In Großbritannien kämpfen viele Restaurants ums Überleben. Jetzt muss sogar Star- und Fernsehkoch Jamie Oliver Filialen schließen.

Von Björn Finke

Fernsehkoch Jamie Oliver ist weltbekannt und reich, hat aber als Geschäftsmann einige Niederlagen erlitten. Dazu steht der 42-Jährige: "Ich hab' letztens eine kleine Bilanz der vergangenen 17 Jahre gezogen", sagte der Engländer in einem Interview. Ihm sei klar geworden, dass etwa 40 Prozent der Projekte fehlgeschlagen seien und er da Mist gebaut habe. Weitere Enttäuschungen könnten hinzukommen. So kämpfen seine Restaurantketten Jamie's Italian und Barbecoa mit Verlusten und Schulden. Der Konzern des Kochs, die Jamie Oliver Restaurant Group, will die einzigen zwei Barbecoa-Steakhäuser, beide in London, jetzt verkaufen.
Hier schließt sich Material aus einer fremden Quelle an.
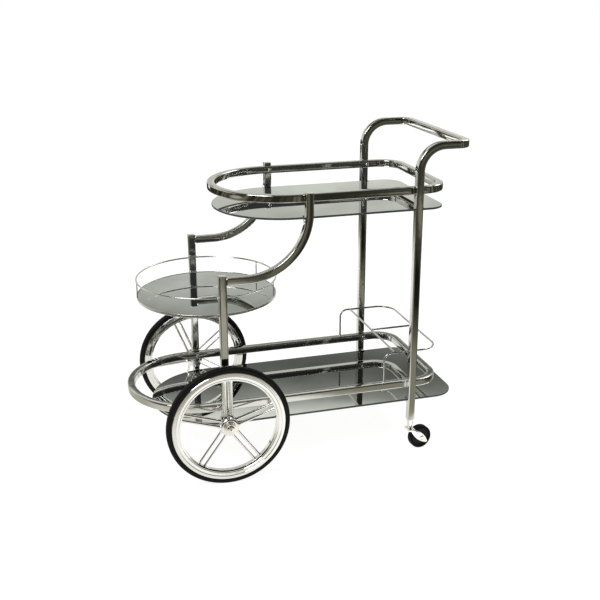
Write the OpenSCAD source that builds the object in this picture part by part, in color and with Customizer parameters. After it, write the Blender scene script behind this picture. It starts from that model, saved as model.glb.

Zudem verkündete Jamie's Italian kürzlich, zwölf von 37 britischen Restaurants zu schließen. Bei anderen Filialen mussten die Immobilienbesitzer die Pacht kappen, sonst hätte ihnen auch das Aus gedroht. Die Italiener-Kette hat 71,5 Millionen Pfund Schulden, das sind 80 Millionen Euro. Eine Pleite würde jedoch nicht das Privatvermögen von Oliver und seiner Gattin bedrohen. Das Paar soll eine Viertelmilliarde Euro besitzen.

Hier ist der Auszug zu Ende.